_STATED EXERCISE_: From the listing below, pick out each line with the word "shown".
┌────────
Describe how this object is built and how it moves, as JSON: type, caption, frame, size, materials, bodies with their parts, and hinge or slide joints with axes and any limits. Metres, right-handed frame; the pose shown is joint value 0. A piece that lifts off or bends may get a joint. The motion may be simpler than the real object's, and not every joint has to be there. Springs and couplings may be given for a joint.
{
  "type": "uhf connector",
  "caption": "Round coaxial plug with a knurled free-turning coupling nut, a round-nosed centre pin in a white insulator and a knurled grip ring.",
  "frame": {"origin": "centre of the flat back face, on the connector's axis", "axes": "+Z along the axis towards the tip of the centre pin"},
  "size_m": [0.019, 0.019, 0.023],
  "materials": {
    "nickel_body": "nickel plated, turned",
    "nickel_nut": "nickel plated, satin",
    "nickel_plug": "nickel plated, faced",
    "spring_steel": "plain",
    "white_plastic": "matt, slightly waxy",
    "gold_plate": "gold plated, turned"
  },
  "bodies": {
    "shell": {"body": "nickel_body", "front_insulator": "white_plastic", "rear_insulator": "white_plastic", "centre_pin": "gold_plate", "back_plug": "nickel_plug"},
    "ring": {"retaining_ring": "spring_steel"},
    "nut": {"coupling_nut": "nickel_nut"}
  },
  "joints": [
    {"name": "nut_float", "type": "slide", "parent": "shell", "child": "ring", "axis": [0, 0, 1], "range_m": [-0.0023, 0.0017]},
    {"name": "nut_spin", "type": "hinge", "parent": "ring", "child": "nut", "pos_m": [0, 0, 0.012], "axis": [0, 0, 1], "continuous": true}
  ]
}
└────────
┌────────
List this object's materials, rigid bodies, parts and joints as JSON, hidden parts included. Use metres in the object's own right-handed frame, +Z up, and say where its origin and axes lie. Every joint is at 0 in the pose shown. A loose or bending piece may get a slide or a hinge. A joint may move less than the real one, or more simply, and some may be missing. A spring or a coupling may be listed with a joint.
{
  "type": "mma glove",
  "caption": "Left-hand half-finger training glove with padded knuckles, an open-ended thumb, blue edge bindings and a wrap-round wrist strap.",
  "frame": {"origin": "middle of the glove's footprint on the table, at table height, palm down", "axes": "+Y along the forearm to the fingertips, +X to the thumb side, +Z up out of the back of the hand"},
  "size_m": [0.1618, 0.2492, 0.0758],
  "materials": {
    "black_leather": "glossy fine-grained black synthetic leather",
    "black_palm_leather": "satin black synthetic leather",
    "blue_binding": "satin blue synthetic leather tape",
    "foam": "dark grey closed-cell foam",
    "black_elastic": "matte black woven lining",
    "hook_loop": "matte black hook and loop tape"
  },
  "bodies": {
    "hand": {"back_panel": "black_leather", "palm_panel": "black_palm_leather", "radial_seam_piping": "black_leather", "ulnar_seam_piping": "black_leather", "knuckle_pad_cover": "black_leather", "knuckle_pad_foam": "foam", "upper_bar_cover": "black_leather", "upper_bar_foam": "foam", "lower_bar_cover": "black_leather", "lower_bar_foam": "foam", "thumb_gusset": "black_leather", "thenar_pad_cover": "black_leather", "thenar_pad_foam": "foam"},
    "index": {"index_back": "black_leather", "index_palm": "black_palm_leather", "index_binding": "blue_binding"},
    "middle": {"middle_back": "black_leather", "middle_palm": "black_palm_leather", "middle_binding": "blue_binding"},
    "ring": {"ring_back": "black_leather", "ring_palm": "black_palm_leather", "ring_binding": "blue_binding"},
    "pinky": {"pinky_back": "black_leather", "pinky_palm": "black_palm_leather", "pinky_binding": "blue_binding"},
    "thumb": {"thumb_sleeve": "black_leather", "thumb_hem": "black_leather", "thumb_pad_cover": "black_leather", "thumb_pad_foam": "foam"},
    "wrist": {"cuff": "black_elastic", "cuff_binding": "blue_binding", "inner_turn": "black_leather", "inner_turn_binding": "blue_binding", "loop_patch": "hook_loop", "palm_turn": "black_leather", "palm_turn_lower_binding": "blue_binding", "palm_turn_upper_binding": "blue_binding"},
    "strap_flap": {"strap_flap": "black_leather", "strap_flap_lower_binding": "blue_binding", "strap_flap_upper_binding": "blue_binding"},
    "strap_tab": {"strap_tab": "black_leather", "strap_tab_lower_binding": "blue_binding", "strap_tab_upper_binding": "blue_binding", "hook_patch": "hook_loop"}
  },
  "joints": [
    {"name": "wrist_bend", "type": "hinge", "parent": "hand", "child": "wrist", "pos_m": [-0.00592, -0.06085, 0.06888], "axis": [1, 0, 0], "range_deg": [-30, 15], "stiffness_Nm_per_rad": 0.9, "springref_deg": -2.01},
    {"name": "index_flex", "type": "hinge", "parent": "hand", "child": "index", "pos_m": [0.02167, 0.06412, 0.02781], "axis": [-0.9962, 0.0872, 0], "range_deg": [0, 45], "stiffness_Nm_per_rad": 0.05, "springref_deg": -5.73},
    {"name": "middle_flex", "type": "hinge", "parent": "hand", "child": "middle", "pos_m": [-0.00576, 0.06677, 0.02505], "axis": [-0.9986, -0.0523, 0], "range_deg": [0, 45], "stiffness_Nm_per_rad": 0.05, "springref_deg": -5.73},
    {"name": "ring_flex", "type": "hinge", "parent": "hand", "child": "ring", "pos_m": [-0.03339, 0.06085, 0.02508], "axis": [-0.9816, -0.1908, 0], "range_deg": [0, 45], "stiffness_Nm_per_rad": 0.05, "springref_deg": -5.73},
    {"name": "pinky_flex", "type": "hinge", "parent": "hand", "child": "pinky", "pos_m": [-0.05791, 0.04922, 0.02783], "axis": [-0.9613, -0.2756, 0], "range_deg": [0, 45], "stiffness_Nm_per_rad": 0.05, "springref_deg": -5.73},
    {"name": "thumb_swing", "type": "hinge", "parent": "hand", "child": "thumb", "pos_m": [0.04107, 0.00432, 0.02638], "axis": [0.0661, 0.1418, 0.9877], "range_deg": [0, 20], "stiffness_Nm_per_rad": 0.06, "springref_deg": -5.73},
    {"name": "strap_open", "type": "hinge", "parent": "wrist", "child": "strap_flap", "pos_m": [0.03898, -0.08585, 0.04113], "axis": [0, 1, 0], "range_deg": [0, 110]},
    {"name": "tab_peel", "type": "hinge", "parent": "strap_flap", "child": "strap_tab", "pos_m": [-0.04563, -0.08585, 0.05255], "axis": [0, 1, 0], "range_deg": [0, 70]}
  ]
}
└────────
_RESULT OF THIS TASK_:
Describe how this object is built and how it moves, as JSON: type, caption, frame, size, materials, bodies with their parts, and hinge or slide joints with axes and any limits. Metres, right-handed frame; the pose shown is joint value 0. A piece that lifts off or bends may get a joint. The motion may be simpler than the real object's, and not every joint has to be there. Springs and couplings may be given for a joint.
List this object's materials, rigid bodies, parts and joints as JSON, hidden parts included. Use metres in the object's own right-handed frame, +Z up, and say where its origin and axes lie. Every joint is at 0 in the pose shown. A loose or bending piece may get a slide or a hinge. A joint may move less than the real one, or more simply, and some may be missing. A spring or a coupling may be listed with a joint.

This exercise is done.